Material provided:
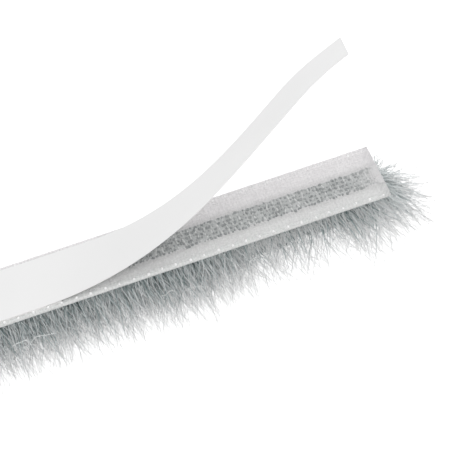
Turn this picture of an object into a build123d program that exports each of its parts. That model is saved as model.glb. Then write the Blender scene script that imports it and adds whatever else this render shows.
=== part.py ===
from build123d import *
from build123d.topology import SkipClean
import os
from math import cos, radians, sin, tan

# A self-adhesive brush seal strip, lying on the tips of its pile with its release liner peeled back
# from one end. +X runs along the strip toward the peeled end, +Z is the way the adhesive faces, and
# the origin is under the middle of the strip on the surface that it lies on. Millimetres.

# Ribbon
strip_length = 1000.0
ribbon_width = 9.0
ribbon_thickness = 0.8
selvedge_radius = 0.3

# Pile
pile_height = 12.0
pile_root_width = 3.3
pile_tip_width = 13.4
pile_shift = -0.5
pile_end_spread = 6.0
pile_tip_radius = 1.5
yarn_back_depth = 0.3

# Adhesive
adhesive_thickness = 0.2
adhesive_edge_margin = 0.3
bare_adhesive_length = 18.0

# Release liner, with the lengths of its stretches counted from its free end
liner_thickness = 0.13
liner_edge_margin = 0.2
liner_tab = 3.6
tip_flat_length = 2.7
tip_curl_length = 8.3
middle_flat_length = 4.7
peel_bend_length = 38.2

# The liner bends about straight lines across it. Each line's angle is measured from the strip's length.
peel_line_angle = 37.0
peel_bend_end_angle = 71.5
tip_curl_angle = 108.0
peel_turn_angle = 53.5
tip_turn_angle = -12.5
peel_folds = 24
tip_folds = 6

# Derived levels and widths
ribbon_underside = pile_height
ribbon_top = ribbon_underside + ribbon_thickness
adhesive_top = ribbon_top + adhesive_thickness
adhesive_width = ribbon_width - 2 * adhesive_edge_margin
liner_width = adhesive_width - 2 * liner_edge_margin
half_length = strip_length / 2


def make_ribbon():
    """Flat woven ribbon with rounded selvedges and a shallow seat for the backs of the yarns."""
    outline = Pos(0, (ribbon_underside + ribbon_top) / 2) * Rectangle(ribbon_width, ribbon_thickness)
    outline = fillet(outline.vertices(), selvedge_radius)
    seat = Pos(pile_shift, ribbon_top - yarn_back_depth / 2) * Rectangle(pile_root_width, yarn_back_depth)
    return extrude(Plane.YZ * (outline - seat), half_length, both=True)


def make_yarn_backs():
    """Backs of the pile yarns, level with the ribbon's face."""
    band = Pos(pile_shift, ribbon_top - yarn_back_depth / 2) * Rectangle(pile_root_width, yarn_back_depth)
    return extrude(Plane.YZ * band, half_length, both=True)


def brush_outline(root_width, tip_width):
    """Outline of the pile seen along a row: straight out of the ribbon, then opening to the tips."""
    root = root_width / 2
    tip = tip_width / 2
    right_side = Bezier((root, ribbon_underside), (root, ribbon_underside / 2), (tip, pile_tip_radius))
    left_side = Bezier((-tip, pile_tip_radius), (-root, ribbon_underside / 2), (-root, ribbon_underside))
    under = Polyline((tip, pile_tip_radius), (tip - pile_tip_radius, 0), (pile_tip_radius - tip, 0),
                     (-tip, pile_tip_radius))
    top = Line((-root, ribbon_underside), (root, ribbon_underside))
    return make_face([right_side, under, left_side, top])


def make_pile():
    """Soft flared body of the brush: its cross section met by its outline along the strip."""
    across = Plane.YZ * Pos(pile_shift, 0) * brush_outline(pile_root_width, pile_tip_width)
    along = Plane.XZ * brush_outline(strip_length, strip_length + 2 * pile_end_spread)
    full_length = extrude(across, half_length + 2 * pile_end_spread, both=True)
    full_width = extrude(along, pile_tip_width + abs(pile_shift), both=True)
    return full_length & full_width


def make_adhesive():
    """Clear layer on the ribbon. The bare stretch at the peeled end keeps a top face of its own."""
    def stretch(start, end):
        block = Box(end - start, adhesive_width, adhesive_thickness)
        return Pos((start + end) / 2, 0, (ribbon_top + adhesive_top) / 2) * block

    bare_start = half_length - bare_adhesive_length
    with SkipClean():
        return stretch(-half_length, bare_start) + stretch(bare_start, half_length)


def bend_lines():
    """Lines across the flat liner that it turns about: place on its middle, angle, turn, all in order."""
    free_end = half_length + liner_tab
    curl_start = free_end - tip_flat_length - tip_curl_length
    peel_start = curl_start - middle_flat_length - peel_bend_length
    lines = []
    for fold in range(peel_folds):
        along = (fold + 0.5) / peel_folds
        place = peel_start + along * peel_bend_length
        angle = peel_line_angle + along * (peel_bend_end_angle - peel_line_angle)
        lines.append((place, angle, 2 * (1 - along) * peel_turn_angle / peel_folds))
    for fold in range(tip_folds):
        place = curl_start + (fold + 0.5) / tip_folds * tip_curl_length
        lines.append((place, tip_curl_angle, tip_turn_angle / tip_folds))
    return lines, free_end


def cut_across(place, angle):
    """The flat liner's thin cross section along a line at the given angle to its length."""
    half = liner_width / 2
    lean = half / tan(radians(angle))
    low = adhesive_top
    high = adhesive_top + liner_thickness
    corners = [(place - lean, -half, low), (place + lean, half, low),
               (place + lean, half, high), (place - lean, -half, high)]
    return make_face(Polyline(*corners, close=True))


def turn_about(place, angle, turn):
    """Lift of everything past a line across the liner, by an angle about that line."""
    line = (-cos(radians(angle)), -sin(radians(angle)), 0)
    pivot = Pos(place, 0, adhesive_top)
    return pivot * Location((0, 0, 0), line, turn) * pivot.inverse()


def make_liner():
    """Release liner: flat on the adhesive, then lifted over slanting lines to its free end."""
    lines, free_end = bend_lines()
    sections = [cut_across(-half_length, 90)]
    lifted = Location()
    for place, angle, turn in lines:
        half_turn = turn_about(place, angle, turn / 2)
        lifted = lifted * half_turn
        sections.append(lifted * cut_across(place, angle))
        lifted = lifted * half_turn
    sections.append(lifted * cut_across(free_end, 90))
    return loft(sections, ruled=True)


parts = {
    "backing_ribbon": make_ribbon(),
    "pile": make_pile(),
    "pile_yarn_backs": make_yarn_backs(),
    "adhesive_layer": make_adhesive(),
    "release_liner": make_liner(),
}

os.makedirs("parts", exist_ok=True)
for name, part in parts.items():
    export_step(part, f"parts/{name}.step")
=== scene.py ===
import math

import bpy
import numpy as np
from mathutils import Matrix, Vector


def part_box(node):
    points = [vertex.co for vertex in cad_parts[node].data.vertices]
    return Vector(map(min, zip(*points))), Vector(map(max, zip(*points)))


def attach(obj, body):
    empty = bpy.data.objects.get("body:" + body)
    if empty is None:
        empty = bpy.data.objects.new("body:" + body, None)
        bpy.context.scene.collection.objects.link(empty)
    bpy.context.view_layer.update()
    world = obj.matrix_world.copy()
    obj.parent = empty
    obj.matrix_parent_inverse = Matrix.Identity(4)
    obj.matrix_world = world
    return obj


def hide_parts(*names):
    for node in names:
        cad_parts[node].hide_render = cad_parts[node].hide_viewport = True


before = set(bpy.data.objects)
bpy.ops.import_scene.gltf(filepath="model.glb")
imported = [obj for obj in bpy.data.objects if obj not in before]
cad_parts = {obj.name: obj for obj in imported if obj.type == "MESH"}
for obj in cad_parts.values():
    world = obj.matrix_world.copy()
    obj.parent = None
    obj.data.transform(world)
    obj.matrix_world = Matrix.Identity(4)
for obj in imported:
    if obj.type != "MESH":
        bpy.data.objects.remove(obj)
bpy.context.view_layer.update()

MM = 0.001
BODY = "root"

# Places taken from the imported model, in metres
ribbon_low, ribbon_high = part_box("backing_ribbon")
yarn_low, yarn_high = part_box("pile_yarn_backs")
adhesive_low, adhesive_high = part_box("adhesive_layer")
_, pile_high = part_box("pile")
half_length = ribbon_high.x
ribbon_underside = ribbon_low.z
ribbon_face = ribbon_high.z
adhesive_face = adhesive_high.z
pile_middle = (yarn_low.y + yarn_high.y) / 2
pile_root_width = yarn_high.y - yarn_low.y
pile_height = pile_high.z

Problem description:
Extract, word for word, the line containing "if empty is", the line containing "imported = [obj", and every line between them.

Output for this exercise:
    if empty is None:
        empty = bpy.data.objects.new("body:" + body, None)
        bpy.context.scene.collection.objects.link(empty)
    bpy.context.view_layer.update()
    world = obj.matrix_world.copy()
    obj.parent = empty
    obj.matrix_parent_inverse = Matrix.Identity(4)
    obj.matrix_world = world
    return obj


def hide_parts(*names):
    for node in names:
        cad_parts[node].hide_render = cad_parts[node].hide_viewport = True


before = set(bpy.data.objects)
bpy.ops.import_scene.gltf(filepath="model.glb")
imported = [obj for obj in bpy.data.objects if obj not in before]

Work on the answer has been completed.